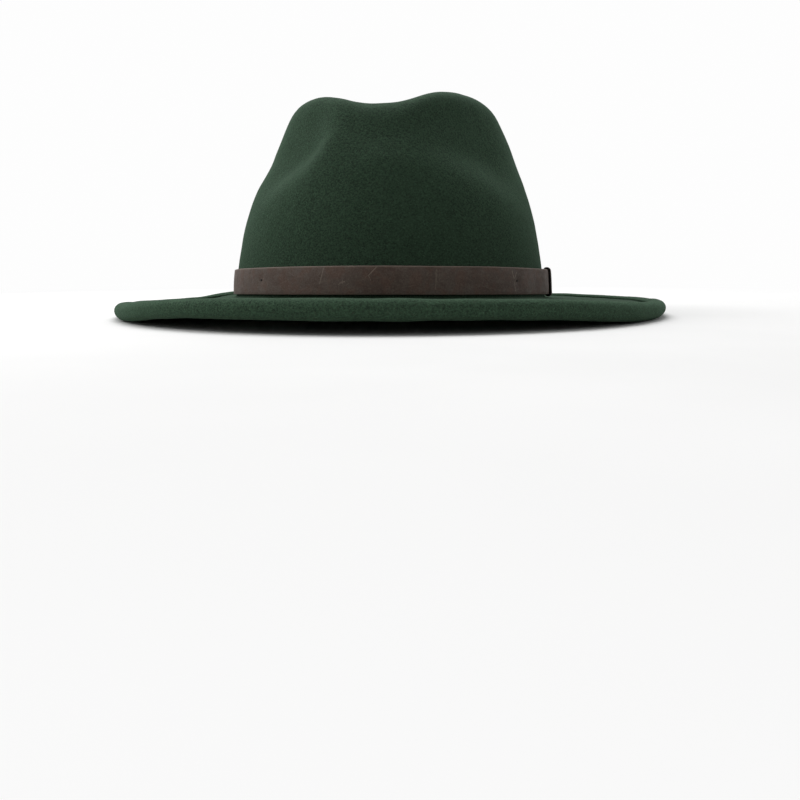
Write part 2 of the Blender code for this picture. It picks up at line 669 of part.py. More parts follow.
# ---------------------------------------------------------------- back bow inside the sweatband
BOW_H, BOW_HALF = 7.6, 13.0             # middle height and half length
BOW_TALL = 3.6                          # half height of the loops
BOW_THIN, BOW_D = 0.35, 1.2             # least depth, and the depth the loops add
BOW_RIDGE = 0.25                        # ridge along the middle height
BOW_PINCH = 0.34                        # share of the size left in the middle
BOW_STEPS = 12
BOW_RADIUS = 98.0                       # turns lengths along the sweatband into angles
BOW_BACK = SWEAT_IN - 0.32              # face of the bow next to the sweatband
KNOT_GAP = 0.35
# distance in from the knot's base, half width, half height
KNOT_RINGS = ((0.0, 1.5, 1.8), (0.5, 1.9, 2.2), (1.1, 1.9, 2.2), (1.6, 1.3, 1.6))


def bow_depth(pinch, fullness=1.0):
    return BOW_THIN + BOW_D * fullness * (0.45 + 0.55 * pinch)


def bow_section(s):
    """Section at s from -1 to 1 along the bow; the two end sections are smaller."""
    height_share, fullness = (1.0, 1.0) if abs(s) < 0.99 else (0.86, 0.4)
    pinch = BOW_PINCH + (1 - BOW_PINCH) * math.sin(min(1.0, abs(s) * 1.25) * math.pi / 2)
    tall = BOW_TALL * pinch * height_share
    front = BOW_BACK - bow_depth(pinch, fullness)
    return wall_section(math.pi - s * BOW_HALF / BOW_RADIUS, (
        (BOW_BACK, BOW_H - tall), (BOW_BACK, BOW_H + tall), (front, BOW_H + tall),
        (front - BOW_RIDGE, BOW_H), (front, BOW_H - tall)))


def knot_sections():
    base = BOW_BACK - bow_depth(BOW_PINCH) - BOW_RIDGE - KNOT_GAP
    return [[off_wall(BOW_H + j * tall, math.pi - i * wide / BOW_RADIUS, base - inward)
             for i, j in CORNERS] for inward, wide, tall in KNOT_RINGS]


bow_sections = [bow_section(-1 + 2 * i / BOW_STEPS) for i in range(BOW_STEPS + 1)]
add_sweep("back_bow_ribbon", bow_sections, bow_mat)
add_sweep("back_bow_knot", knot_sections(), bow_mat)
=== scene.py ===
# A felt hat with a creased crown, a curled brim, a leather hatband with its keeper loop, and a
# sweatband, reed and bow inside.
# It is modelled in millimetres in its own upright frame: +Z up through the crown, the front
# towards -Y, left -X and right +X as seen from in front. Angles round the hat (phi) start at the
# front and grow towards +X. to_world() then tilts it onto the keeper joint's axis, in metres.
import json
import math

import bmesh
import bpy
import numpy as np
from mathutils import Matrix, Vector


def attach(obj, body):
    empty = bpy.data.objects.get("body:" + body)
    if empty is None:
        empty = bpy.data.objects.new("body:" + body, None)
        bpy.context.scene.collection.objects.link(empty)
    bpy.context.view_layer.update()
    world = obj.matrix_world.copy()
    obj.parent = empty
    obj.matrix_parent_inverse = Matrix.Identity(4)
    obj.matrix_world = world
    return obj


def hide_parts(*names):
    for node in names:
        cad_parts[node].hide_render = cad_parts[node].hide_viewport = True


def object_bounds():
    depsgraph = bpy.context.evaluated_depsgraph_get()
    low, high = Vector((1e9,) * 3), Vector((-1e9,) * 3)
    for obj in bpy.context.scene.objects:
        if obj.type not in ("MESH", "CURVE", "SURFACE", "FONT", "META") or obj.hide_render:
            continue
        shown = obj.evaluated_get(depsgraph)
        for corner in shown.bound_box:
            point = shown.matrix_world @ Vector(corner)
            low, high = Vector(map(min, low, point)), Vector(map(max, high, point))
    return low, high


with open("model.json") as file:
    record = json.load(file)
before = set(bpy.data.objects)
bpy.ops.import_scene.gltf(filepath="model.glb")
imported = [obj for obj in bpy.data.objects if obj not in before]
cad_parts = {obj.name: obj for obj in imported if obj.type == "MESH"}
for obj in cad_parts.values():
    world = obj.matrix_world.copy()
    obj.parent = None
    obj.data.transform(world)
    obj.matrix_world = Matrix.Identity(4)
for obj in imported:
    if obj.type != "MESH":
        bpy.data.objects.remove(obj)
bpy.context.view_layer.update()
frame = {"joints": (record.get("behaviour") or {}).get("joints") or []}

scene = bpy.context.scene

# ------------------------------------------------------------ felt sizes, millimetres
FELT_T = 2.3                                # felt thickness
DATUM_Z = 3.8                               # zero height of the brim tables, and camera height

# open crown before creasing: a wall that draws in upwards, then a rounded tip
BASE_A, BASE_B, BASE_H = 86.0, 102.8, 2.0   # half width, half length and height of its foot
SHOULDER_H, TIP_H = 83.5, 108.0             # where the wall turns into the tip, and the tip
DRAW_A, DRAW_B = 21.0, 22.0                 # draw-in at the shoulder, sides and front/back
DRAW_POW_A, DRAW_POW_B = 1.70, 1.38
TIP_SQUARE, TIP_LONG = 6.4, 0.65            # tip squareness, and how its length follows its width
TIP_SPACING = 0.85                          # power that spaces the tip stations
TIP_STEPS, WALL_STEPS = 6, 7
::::
In the listing above, locate the line containing "bow_sections = [bow_section(-1" and the line containing "imported = [obj", then transcribe both and every line between them verbatim.

bow_sections = [bow_section(-1 + 2 * i / BOW_STEPS) for i in range(BOW_STEPS + 1)]
add_sweep("back_bow_ribbon", bow_sections, bow_mat)
add_sweep("back_bow_knot", knot_sections(), bow_mat)
=== scene.py ===
# A felt hat with a creased crown, a curled brim, a leather hatband with its keeper loop, and a
# sweatband, reed and bow inside.
# It is modelled in millimetres in its own upright frame: +Z up through the crown, the front
# towards -Y, left -X and right +X as seen from in front. Angles round the hat (phi) start at the
# front and grow towards +X. to_world() then tilts it onto the keeper joint's axis, in metres.
import json
import math

import bmesh
import bpy
import numpy as np
from mathutils import Matrix, Vector


def attach(obj, body):
    empty = bpy.data.objects.get("body:" + body)
    if empty is None:
        empty = bpy.data.objects.new("body:" + body, None)
        bpy.context.scene.collection.objects.link(empty)
    bpy.context.view_layer.update()
    world = obj.matrix_world.copy()
    obj.parent = empty
    obj.matrix_parent_inverse = Matrix.Identity(4)
    obj.matrix_world = world
    return obj


def hide_parts(*names):
    for node in names:
        cad_parts[node].hide_render = cad_parts[node].hide_viewport = True


def object_bounds():
    depsgraph = bpy.context.evaluated_depsgraph_get()
    low, high = Vector((1e9,) * 3), Vector((-1e9,) * 3)
    for obj in bpy.context.scene.objects:
        if obj.type not in ("MESH", "CURVE", "SURFACE", "FONT", "META") or obj.hide_render:
            continue
        shown = obj.evaluated_get(depsgraph)
        for corner in shown.bound_box:
            point = shown.matrix_world @ Vector(corner)
            low, high = Vector(map(min, low, point)), Vector(map(max, high, point))
    return low, high


with open("model.json") as file:
    record = json.load(file)
before = set(bpy.data.objects)
bpy.ops.import_scene.gltf(filepath="model.glb")
imported = [obj for obj in bpy.data.objects if obj not in before]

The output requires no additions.